O Instituto Fazendo História publica periodicamente situações cotidianas dos serviços de acolhimento, para estimular reflexões e a construção de estratégias a partir de critérios técnicos e não pessoais.
As situações apresentadas fazem parte do kit de Formação “Vamos Abrir a Roda” e abrangem diferentes temáticas: adolescência, bebês, agressividade e limites, histórias de vida, ritos de passagem, entre outras.
Para pensar! O tema das DUAS situações de hoje é: Ritos de Passagem
Situação 1
Mikael (8), Luana (7) e Felipe (4) são irmãos e acabaram de chegar à casa. Ainda não sabemos bem o motivo pelo qual estão aqui, tentamos conversar com eles, mas entendemos ainda pouco sobre essa família. Está chegando a hora de dormir e eles dizem insistentemente que querem dormir juntos... Mas a regra aqui da casa é que os quartos são separados por idade e sexo. E agora?
Considerando todas as mudanças e rupturas que as crianças e adolescentes passam no momento em que são acolhidas, pode-se pensar que a presença dos irmãos seja um fator bastante amenizador deste sofrimento. Na situação apresentada, é possível pensar que os irmãos costumavam dormir juntos na sua casa ou que a possibilidade de ficarem juntos ali traz um tanto de segurança para essa situação. Entendendo que o momento da chegada como um processo de adaptação, talvez possa ser criada alguma flexibilidade na regra dos quartos para construir uma transição: que valide e apresente as regras da casa, mas considere a história e a adaptação das crianças. Vale pensar em itens que promovam maior conforto e segurança às crianças e as ajudem neste processo, como por exemplo, ler histórias e conversar na hora de dormir, oferecer um bichinho de pelúcia para “acompanhá-la”.
Situação 2
Tábara (5) e Talita (3) foram acolhidas já com o poder familiar destituído e sabíamos que seria rápido o encaminhamento para uma família adotiva. Depois de três meses de convivência na casa e dois finais de semana com a família, o juiz já deu a guarda provisória para a família adotante. Eles foram passar o final de semana e não voltaram. Não deu tempo de se despedirem das outras crianças, nem dos educadores.

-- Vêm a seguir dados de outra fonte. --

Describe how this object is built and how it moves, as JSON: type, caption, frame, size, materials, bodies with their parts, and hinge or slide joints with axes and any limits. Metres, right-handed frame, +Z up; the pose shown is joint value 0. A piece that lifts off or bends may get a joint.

Uma situação como esta, apesar de nos deixar felizes por um lado (pelo sucesso na concretização da adoção), mobiliza fortes sentimentos em todos na casa. A brusca ruptura não deixa espaço para que crianças, adolescentes e profissionais elaborem a separação da criança com quem estabeleceram um forte vínculo no período de convivência. Para as crianças e adolescentes, é muitas vezes um momento de dar-se conta de que “mais um foi e eu fiquei”. A ausência de algo que marque o desligamento de um dos acolhidos dá, ainda, a sensação de que o período vivido no abrigo e as relações construídas neste tempo não são tão importantes assim. Sempre que possível, é interessante que a equipe da casa promova um ritual, que ajude quem vai e quem fica a lidar com a despedida de forma positiva. Sentir que quem vai deixa a sua marca e também leva algo deste período consigo é essencial, e concretizar essa premissa em forma de fotos, cartas e produções artísticas costuma ajudar.
Quando ocorrerem saídas bruscas, seja por qual motivo for, é possível ainda pensar em estratégias reparadoras, como por exemplo, uma roda de conversa com as crianças e educadores, organização de uma visita das crianças adotadas às casa para um encontro final, o envio de cartas de despedida ou telefonemas, em último caso.